由此观念出发,先民还这样认为:人不外形、神二端,形会死亡,神则不灭;对于形、神,还可细分。例如《礼记·檀弓下》说:“骨肉复归于土,命也;若魂气则无不之也。”《礼记·礼运》也说:“故天望而地藏也,体魄则降,知气则上。”另《礼记·郊特牲》云:“魂气归于天,形魄归于地。”可见,用以表示形的概念是“骨肉”“体魄”或“形魄”;而表示神的概念是“魂”“气”或“魂气”。前者有固定形质,人死而归于地;后者无固定形质,可遁形而飘游于天,故“亡人魂气飞扬。”(《太平御览》卷五五二引《风俗通义》)“亡人魂气飞扬”正是“灵魂不死”的形象说法。[13]

以农耕立身的汉族的死亡观与本民族的社会结构和文化特征有紧密关联。
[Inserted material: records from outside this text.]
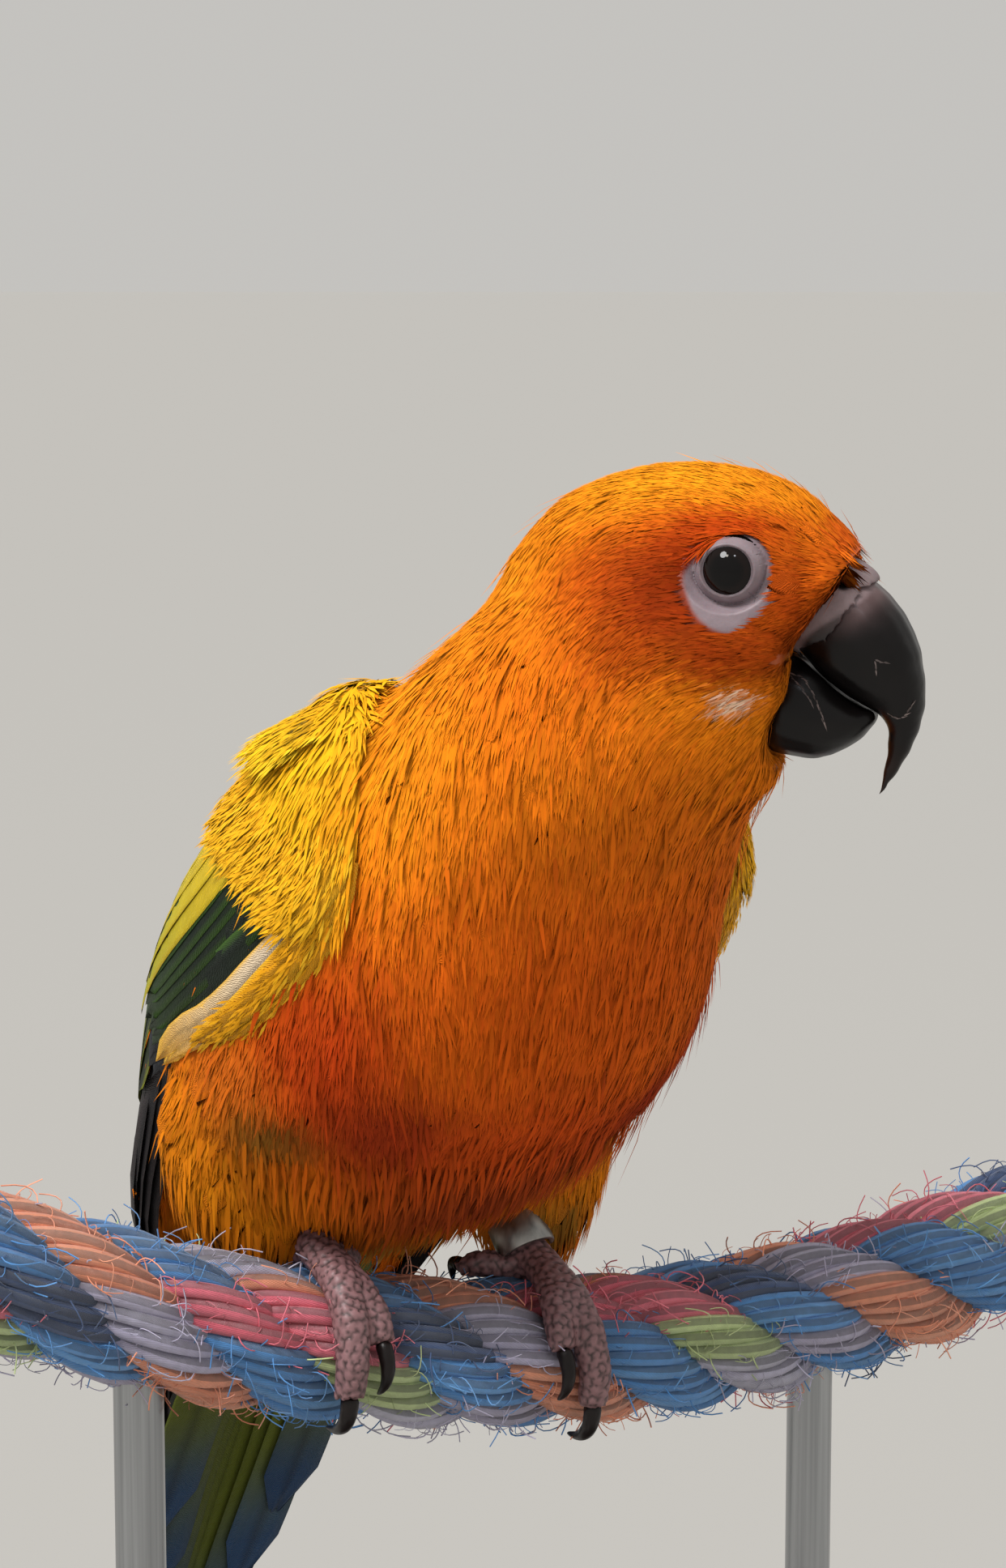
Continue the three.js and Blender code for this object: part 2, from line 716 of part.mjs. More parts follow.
addMesh(bird, "head", headAll, looks.crown);
addMesh(bird, "neck", largestPiece(neck), looks.crown);
addMesh(bird, "trunk", trunk, looks.breast);
addMesh(bird, "tail", tail, looks.tail);
addMesh(bird, "wing_right", wings[-1], looks.wing);
addMesh(bird, "wing_left", wings[1], looks.wing);
addMesh(bird, "thigh_right", thighs[-1], looks.thigh);
addMesh(bird, "thigh_left", thighs[1], looks.thigh);
addMesh(bird, "eye_right", eyeRight, looks.eye);
addMesh(bird, "eye_left", eyeLeft, looks.eye);
addMesh(bird, "bill_upper", billUpper, looks.bill);
addMesh(bird, "bill_lower", largestPiece(billLower), looks.bill);
addMesh(bird, "cere", largestPiece(cere), looks.cere);

for (const sign of [-1, 1]) {
  const sideName = sign < 0 ? "right" : "left";
  let foot = footSolid(sign).subtract(ropeClear).subtract(thighSolid(sign, g));
  foot = foot.subtract(fleshClear).subtract(bandSolid(g));
  for (const plan of toePlans) {
    const claw = clawSolid(sign, plan, 0).subtract(ropeClear);
    addMesh(bird, "claw" + plan.name.slice(3) + "_" + sideName, largestPiece(claw), looks.claw);
    foot = foot.subtract(clawSolid(sign, plan, g));
  }
  addMesh(bird, "foot_" + sideName, largestPiece(foot), looks.leg);
}

addMesh(bird, "leg_band", bandSolid(0), looks.band);

const rodRoom = rodSolid(-1, g).add(rodSolid(1, g)).translate([-BIRD_SHIFT, 0, -PERCH_HEIGHT]);
addMesh(bird, "perch_rope", largestPiece(rope.subtract(rodRoom)), looks.rope);

addMesh(stand, "stand_base", baseSolid(), looks.base);
addMesh(stand, "stand_rod_right", rodSolid(-1, 0), looks.rod);
addMesh(stand, "stand_rod_left", rodSolid(1, 0), looks.rod);
export default root;
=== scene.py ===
"""Looks of a sun conure on a short cotton rope perch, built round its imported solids."""

import logging
import math
from dataclasses import dataclass, field
from enum import Enum
from typing import Callable

import bmesh
import bpy
import numpy as np
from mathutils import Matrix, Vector
from mathutils.bvhtree import BVHTree
from mathutils.kdtree import KDTree


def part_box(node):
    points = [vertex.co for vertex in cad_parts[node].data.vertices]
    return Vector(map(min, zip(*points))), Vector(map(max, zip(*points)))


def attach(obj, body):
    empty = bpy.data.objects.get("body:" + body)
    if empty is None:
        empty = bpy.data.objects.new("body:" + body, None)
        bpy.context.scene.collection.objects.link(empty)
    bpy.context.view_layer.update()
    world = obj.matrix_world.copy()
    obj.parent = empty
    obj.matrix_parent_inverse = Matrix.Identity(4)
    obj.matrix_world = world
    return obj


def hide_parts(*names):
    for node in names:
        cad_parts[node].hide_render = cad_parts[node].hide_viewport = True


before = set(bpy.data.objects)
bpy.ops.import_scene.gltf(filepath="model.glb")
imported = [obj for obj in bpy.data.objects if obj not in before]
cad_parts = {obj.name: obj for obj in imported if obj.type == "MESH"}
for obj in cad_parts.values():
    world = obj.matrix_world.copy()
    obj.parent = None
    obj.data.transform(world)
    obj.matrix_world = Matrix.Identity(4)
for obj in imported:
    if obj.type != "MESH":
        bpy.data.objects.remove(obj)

log = logging.getLogger("sun_conure")
Array = np.ndarray

MM = 0.001
BIRD_ORIGIN = np.array((-10.0, 0.0, 112.0))
HEAD_POINT = np.array((14.0, -46.0, 99.9))
HEAD_TURN = math.radians(43)
HEAD_LEFT = np.array((math.cos(HEAD_TURN), math.sin(HEAD_TURN), 0.0))
HEAD_FORWARD = np.array((math.sin(HEAD_TURN), -math.cos(HEAD_TURN), 0.0))
HEAD_UP = np.array((0.0, 0.0, 1.0))
# The eyes' middles in the head, the balls' radius and the radius that the lids leave open.
EYE_SIDE = 10.6
EYE_FORWARD = 0.1
EYE_UP = 0.6
EYE_RADIUS = 3.9
LID_OPENING = 2.6
FOOT_SPREAD = 16.0
UV_MAP = "OFBake"
VANE_MAP = "Vane"
TINT = "tint"
TUFT_PATCH = 0.003


class Side(Enum):
    """The two sides of the bird."""

    RIGHT = -1
    LEFT = 1

    @property
    def word(self) -> str:
        """The side's name in lower case."""
        return self.name.lower()


# Places


def to_world(points: Array) -> Array:
    """Bird millimetres turned into metres in the shared frame."""
    return (np.asarray(points, float) + BIRD_ORIGIN) * MM


def to_bird(points: Array) -> Array:
    """Metres in the shared frame turned into bird millimetres."""
    return np.asarray(points, float) / MM - BIRD_ORIGIN


def to_head(points: Array) -> Array:
    """Bird millimetres turned into the head's side, forward and up."""
    away = np.asarray(points, float) - HEAD_POINT
    return np.stack([away @ HEAD_LEFT, away @ HEAD_FORWARD, away @ HEAD_UP], axis=-1)


def from_head(points: Array) -> Array:
    """Side, forward and up of the head turned into bird millimetres."""
    p = np.asarray(points, float)
    return (
        HEAD_POINT
        + p[..., 0:1] * HEAD_LEFT
        + p[..., 1:2] * HEAD_FORWARD
        + p[..., 2:3] * HEAD_UP
    )


def eye_reach(face: Array) -> Array:
    """Distance from the eye's middle seen from its side, a little more upwards than forwards."""
    return np.hypot(face[..., 1] - EYE_FORWARD, (face[..., 2] - EYE_UP) * 1.06)


def before_face(face: Array) -> Array:
    """How far a place of the head lies in front of the plane where the bill leaves the face."""
    return (face[..., 1] - 8.0) * 0.82 - (face[..., 2] + 5.8) * 0.57


def unit(vectors: Array) -> Array:
    """The vectors at length one."""
    return vectors / np.maximum(np.linalg.norm(vectors, axis=-1, keepdims=True), 1e-9)


def smooth(low: float, high: float, value: Array) -> Array:
    """A soft step from 0 at low to 1 at high."""
    t = np.clip((value - low) / (high - low), 0, 1)
    return t * t * (3 - 2 * t)


def colour(code: str) -> Array:
    """Turns an sRGB hex colour into linear red, green and blue."""
    raw = np.array([int(code[i : i + 2], 16) / 255 for i in (1, 3, 5)])
    return np.where(raw <= 0.04045, raw / 12.92, ((raw + 0.055) / 1.055) ** 2.4)


def rgba(code: str) -> tuple:
    """A hex colour as four linear numbers for a socket."""
    return (*colour(code), 1.0)


# Markings and painted shade


@dataclass(frozen=True)
class Patch:
    """A soft patch of plumage colour; on the underside some patches also carry painted shade.

    Args:
        at: Middle of the patch, as x, y, z of the bird or side, forward, up of the head.
        reach: Half sizes of the patch in millimetres.
        hue: Its sRGB hex colour.
        strength: How far it covers what lies under it.
        only: The one side it is on, or None for both.
    """

    at: tuple
    reach: tuple
    hue: str
    strength: float = 1.0
    only: Side | None = None

    def weight(self, points: Array) -> Array:
        """How strongly the patch shows at each point."""
        p = points.copy()
        if self.only is None:
            p[..., 0] = np.abs(p[..., 0])
        elif self.only is Side.RIGHT:
            p[..., 0] = -p[..., 0]
        away = (p - np.array(self.at)) / np.array(self.reach)
        return self.strength * np.exp(-((away**2).sum(-1) ** 1.5))


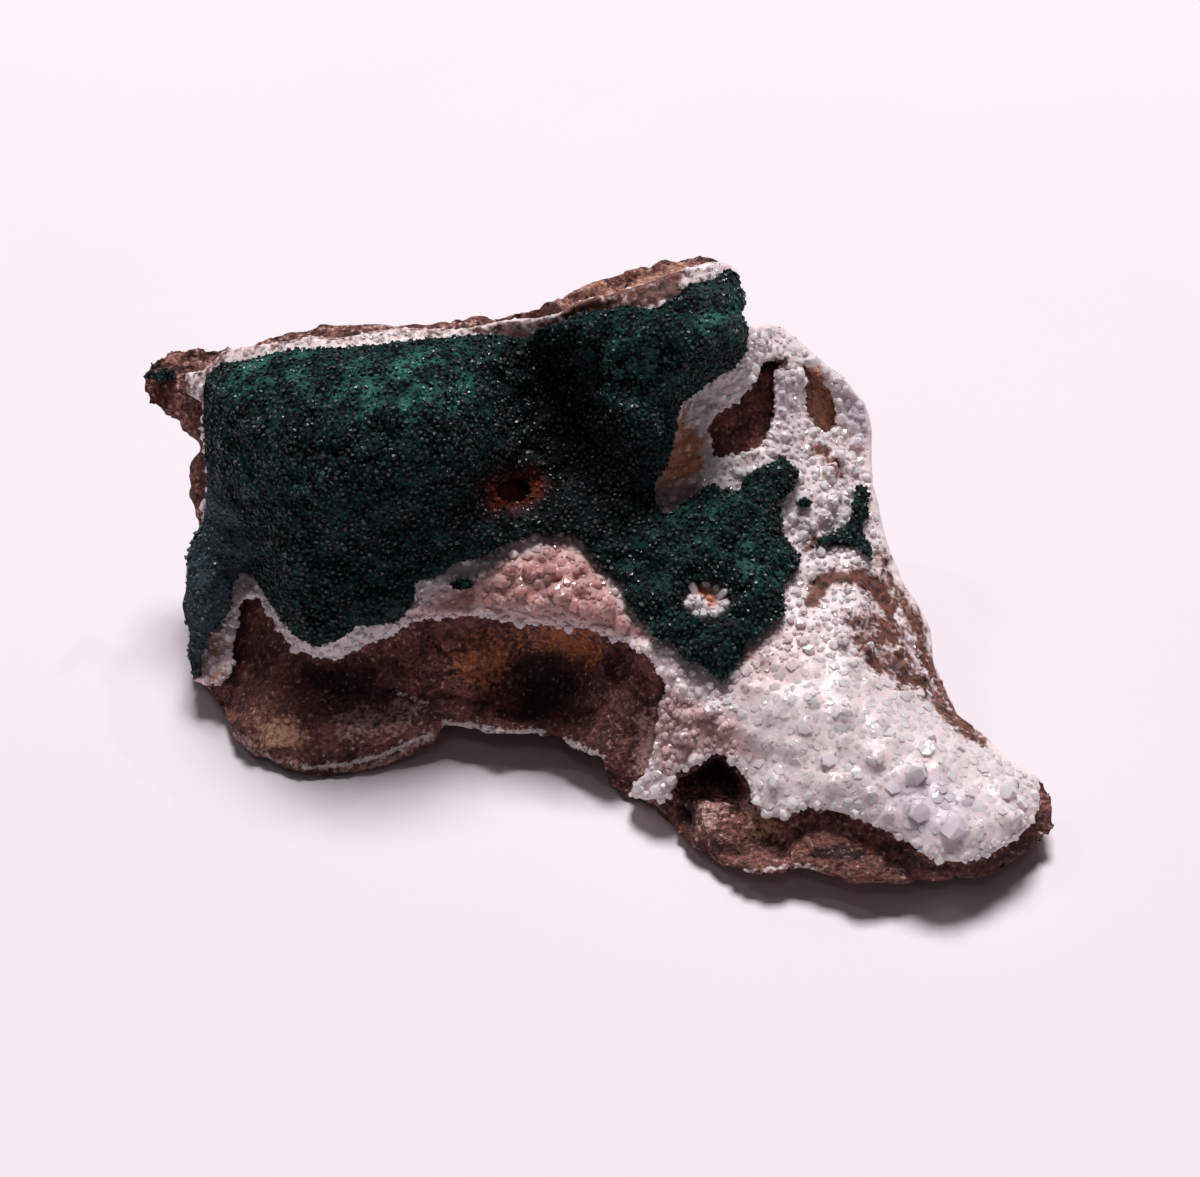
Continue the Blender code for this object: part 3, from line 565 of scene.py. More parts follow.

农耕民族“家庭—家族”为主线的社会结构及安土重迁的经济文化特征,使得所有的民族文化都具有浓厚的家族集体主义色彩。生死也不例外。依照中华民族的习俗,我们每个活着的个体,都是自己家族生命链上的一节,既是父母的直接结果,也是本族祖先的间接结果。个体有生有死,但家族却是生生不息,死亡只不过是族类生命延绵上的必经之路。死并不意味着对生的义务的解脱,反而要承担起更沉重的责任——保佑现世[14]

在云南诸多少数民族观念里,“死亡既被看作是人生旅途在‘此岸世界’的暂时终结,又被看作走向‘彼岸世界’的一个崭新起点。”[15]例如,“景颇族相信‘死人活着’,只不过是活在另外一个叫作‘祖戛’的与活人世界(称‘顶塔戛’)不同的鬼魂世界里罢了。”[16]再如,金平傣族还根据死者生前及临终时的状况,被分别安排前往三个不同的“彼岸世界”:“寿终正寝者可进入天堂;终生未婚或婚后无子嗣者要去一个叫“哩”的地方;而年幼早夭或未到婚龄就病死者则要到‘青年园地’里去,同那里的年轻人生活在一起。”[17]

可见,不同的民族对“死亡”存在差异性的表述,同时也对“死亡”及其意涵有着不同的理解,这都和不同民族的社会结构、文化习俗、世界观、思维逻辑等存在差异性有关。